** TASK **
Each line from the one that contains "Recreate this object" to the end of the material must be set down exactly, and no line before it.

** RECORDS **
^^^^^^^^^^^^^^^^

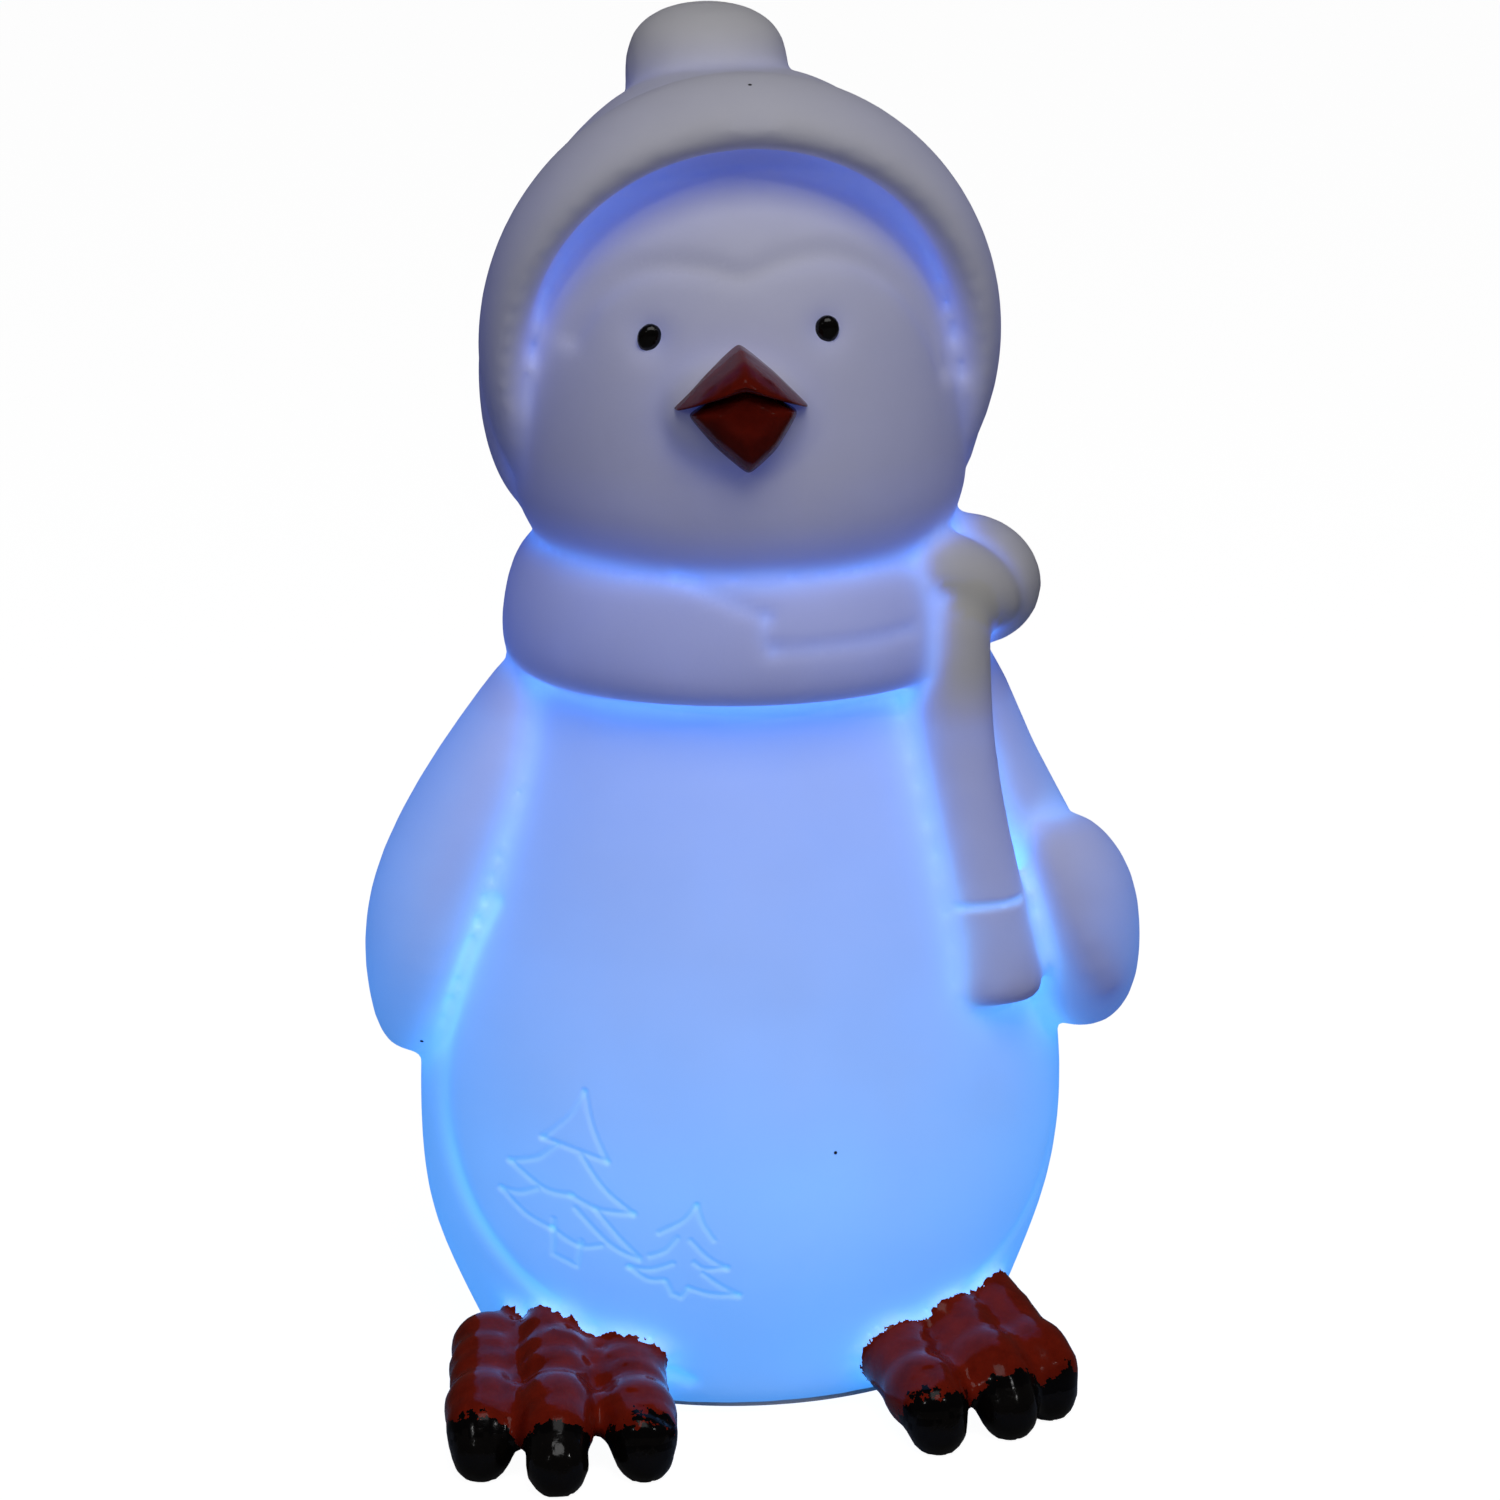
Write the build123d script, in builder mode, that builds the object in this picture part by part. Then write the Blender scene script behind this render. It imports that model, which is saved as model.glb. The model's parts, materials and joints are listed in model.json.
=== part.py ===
from build123d import *
import math
import os

# Light-up porcelain penguin with a bobble hat and a scarf, standing on a plug-in LED module.
# Millimetres. The origin is on the table, on the axis of the light module. +Z is up, the
# face looks along -Y, and "left" and "right" are the figure's own.

os.makedirs("parts", exist_ok=True)

# ------------------------------------------------------------------ driving dimensions
wall = 4.0                  # slip-cast porcelain wall
depth_ratio = 0.87          # the figure is flatter from front to back than it is wide

belly_half_width = 38.3
belly_height = 30.0         # level of the widest point
neck_half_width = 22.5
neck_height = 96.0
floor_thickness = 4.0

head_half_width = 25.5
head_depth = 1.0            # the head is round from above
head_forward = 4.0          # the head leans out over the belly
head_rise = 23.0            # from the neck to the head's widest level
crown_rise = 27.0           # from the head's widest level to its crown

hat_thickness = 3.5         # knitted hood round the head, at the sides
hat_crown = 6.5             # thickness of the hood over the crown
hat_depth = 0.97            # of its width
hat_hem = 4.0               # the hood stops this far above the neck joint
face_half_width = 25.2
face_half_height = 22.0
face_edge = 12.0            # the hood's front edge stands this far in front of its middle
pompom_radius = 9.5

scarf_height = 13.5
scarf_thickness = 8.0
tail_length = 46.0
tail_width = 10.5
tail_thickness = 4.5

wing_length = 50.0
wing_breadth = 30.0
wing_thickness = 16.0
hand_length = 29.0
hand_breadth = 19.0

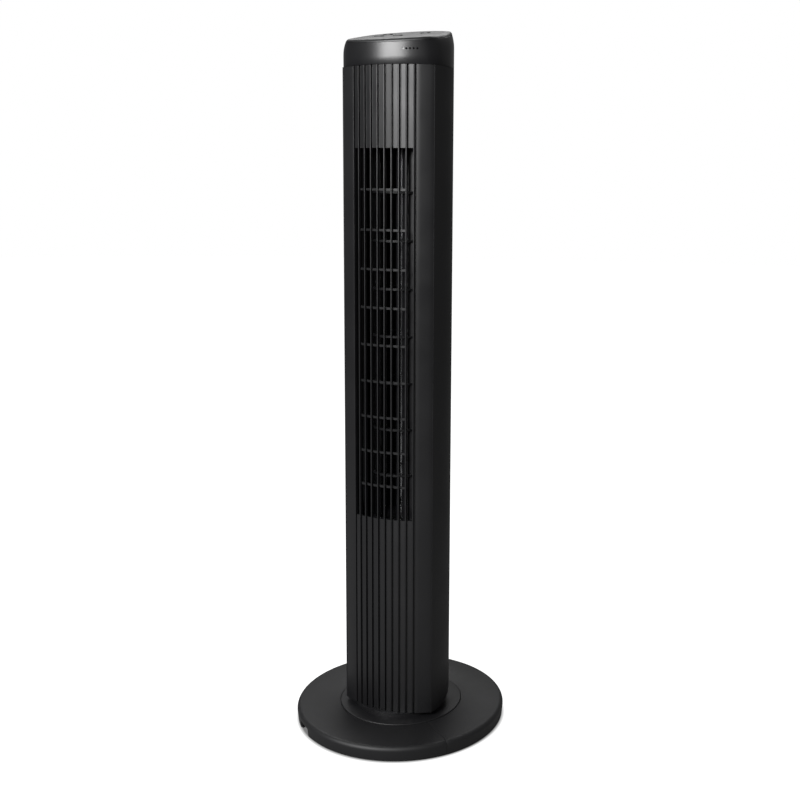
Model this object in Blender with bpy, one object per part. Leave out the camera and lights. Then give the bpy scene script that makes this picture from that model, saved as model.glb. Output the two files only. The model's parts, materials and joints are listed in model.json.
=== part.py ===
"""Oscillating tower fan: round base, turning column with a cross-flow impeller, sloping control head.

Units are metres, +Z is up, the fan blows towards -Y and the origin is the centre of the base on
the floor. The column turns about the Z axis on a hub plate that is fixed in the base.
"""

import math

import bmesh
import bpy
from mathutils import Matrix, Vector

# Clearances
FIT = 0.0003                 # between pieces that touch
RUN = 0.0006                 # between pieces that turn or slide past each other

# Base
BASE_DIAMETER = 0.3048
BASE_HEIGHT = 0.0215         # floor to the flat top of the base
FOOT_STAND = 0.0022          # how far the rubber feet hold the base off the floor
FOOT_RADIUS = 0.007
BASE_SKIN = 0.0025
RIM_ROUND_WIDTH = 0.0065
RIM_ROUND_HEIGHT = 0.0060
RIM_DRAFT = 0.0013
BASE_TURN = math.radians(-40.0)   # direction of the front cord notch, from -Y towards +X
NOTCH_WIDTH = 0.029
NOTCH_HEIGHT = 0.0115
GLAND_PROUD = 0.0005         # the rubber bush stands out of the rim
GLAND_DEPTH = 0.006
CORD_BORE_RADIUS = 0.0036
FEET_PER_HALF = 4
FOOT_INSET = 0.004           # foot boss to the inside of the rim
BOSS_WALL = 0.0015
RIBS_PER_HALF = 8
RIB_THICKNESS = 0.0020
RIB_CLEAR = 0.0030           # ribs stay this far above the lower edge of the rim

# Hub plate, bearing and turning gear
HUB_RADIUS = 0.089
HUB_THICKNESS = 0.0035
HUB_PROUD = 0.0010
HUB_LEDGE = 0.011            # width of the shelf that carries the hub plate
HUB_SCREW_BITE = 0.6         # share of the plate's thickness its screws reach into
HUB_SCREW_SPREAD = math.radians(45.0)   # hub screws to either side of a notch
NECK_RADIUS = 0.027
NECK_WALL = 0.006
BEARING_RADIUS = 0.062
BEARING_WIDTH = 0.010
WASHER_THICKNESS = 0.0014
GEAR_MODULE = 0.0015
RING_TEETH = 48
PINION_TEETH = 12
GEAR_THICKNESS = 0.0028
# Corners of one tooth: share of the tooth pitch, and height above the pitch circle in modules
TOOTH_SHAPE = ((-0.27, -1.2), (-0.13, 0.85), (0.13, 0.85), (0.27, -1.2))
SWING_LIMIT = math.radians(42.0)
STOP_RADIUS = 0.0025

# Column
COLUMN_LIFT = 0.0070         # gap between the base top and the column
COLUMN_HALF_WIDTH = 0.0759
COLUMN_FRONT = 0.0619        # axis to the foremost fin
COLUMN_BACK = 0.0702         # axis to the back
WIDEST_AHEAD = 0.0096        # the widest line of the column lies this far ahead of the axis
FRONT_RADIUS = 0.1333
REAR_POWER = 1.8             # roundness of the back, 2 being an ellipse
WALL = 0.0025
SEAM_HEIGHT = 0.9325         # floor to the joint under the head
TUCK_HEIGHT = 0.018          # the rear housing draws in over this height at its foot
TUCK_DEPTH = 0.004

# Front panel
GROOVE_PITCH = 0.01037
GROOVE_WIDTH = 0.0026
FIN_WIDTH = 0.0018
FIN_PROUD = 0.0008
STRIP_DEPTH = 0.0020
WEB_DEPTH = 0.0015
STRIPS = 9
WINDOW_DROP = 0.1079         # seam under the head down to the top of the window
WINDOW_FOOT = 0.3134         # floor to the bottom of the window
WINDOW_BARS = 9
BAR_HEIGHT = 0.0030
BAR_CROWD = 0.0406           # how much the bars crowd towards the bottom of the window

# Rear intake grille and hand grip
SLOT_COLUMNS = 11
SLOT_ROWS = 8
SLOT_PITCH = 0.0094
SLOT_WIDTH = 0.0056
SLOT_BRIDGE = 0.0050
GRILLE_INSET = 0.0106        # the grille ends this far inside the height of the window
GRIP_DROP = 0.0465           # seam under the head down to the middle of the grip
GRIP_WIDTH = 0.092
GRIP_HEIGHT = 0.030
GRIP_DEPTH = 0.024
GRIP_WALL = 0.0020
GRIP_SIDE = 0.0030           # plastic of the cup beyond its side walls
GRIP_SHELF = 0.0010          # plastic of the cup above and below the opening

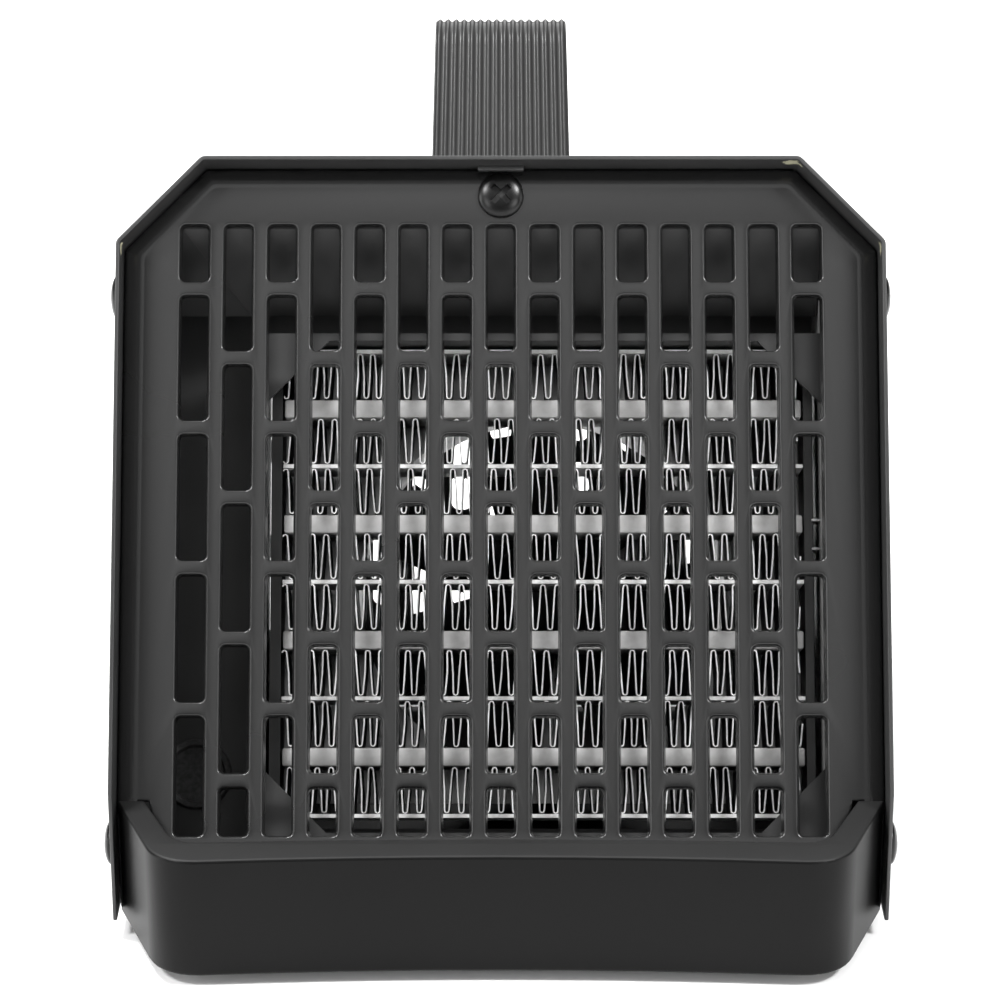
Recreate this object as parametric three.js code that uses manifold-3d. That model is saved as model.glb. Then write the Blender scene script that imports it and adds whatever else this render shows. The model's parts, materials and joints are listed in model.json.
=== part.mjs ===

^^^^^^^^^^^^^^^^

** RESPONSE TO THIS EXERCISE **
Recreate this object as parametric three.js code that uses manifold-3d. That model is saved as model.glb. Then write the Blender scene script that imports it and adds whatever else this render shows. The model's parts, materials and joints are listed in model.json.
=== part.mjs ===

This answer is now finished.